Nanoalignment by critical Casimir torques

• Published in: Nature communications Vol. 15; no. 1; pp. 5086 - 10
• Main Authors: Wang, Gan, Nowakowski, Piotr, Farahmand Bafi, Nima, Midtvedt, Benjamin, Schmidt, Falko, Callegari, Agnese, Verre, Ruggero, Käll, Mikael, Dietrich, S., Kondrat, Svyatoslav, Volpe, Giovanni
• Format: Journal Article
• Language: English
• Published: London Nature Publishing Group UK 14.06.2024; Nature Publishing Group; Nature Portfolio
• Subjects: 639/766/530/2795; 639/925/927/359; Alignment; Approximation; Chemical properties; Controllability; Fysik; Humanities and Social Sciences; Monte Carlo simulation; multidisciplinary; Nanotechnology; Physical chemistry; Physical Sciences; Physics; Science; Science (multidisciplinary); Silicon wafers; Stiction; Substrates; Torque
• ISSN: 2041-1723; 2041-1723
• DOI: 10.1038/s41467-024-49220-1

The manipulation of microscopic objects requires precise and controllable forces and torques. Recent advances have led to the use of critical Casimir forces as a powerful tool, which can be finely tuned through the temperature of the environment and the chemical properties of the involved objects. For example, these forces have been used to self-organize ensembles of particles and to counteract stiction caused by Casimir-Liftshitz forces. However, until now, the potential of critical Casimir torques has been largely unexplored. Here, we demonstrate that critical Casimir torques can efficiently control the alignment of microscopic objects on nanopatterned substrates. We show experimentally and corroborate with theoretical calculations and Monte Carlo simulations that circular patterns on a substrate can stabilize the position and orientation of microscopic disks. By making the patterns elliptical, such microdisks can be subject to a torque which flips them upright while simultaneously allowing for more accurate control of the microdisk position. More complex patterns can selectively trap 2D-chiral particles and generate particle motion similar to non-equilibrium Brownian ratchets.
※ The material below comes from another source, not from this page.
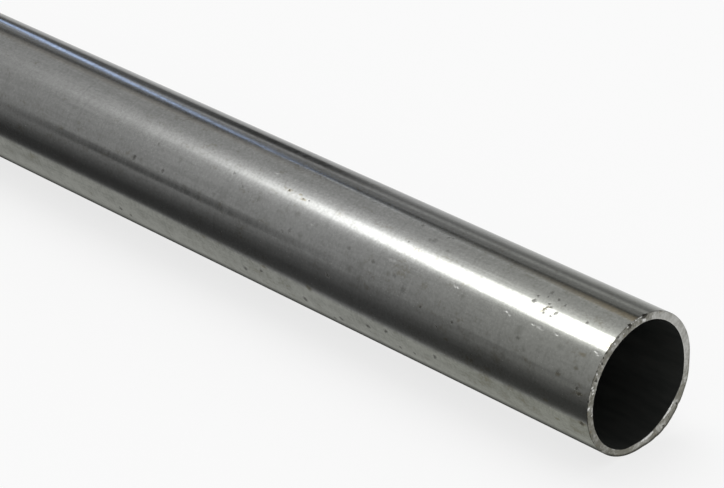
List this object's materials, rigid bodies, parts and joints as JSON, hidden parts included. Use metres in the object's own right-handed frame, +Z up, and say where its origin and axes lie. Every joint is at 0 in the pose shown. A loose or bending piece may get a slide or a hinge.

These findings provide new opportunities for nanotechnological applications requiring precise positioning and orientation of microscopic objects. Recent advances in manipulating microscopic objects involve utilizing critical Casimir forces, controllable via temperature and chemical properties. By demonstrating the efficiency of critical Casimir torques, the authors enable precise alignment of microscopic objects on nanopatterned substrates.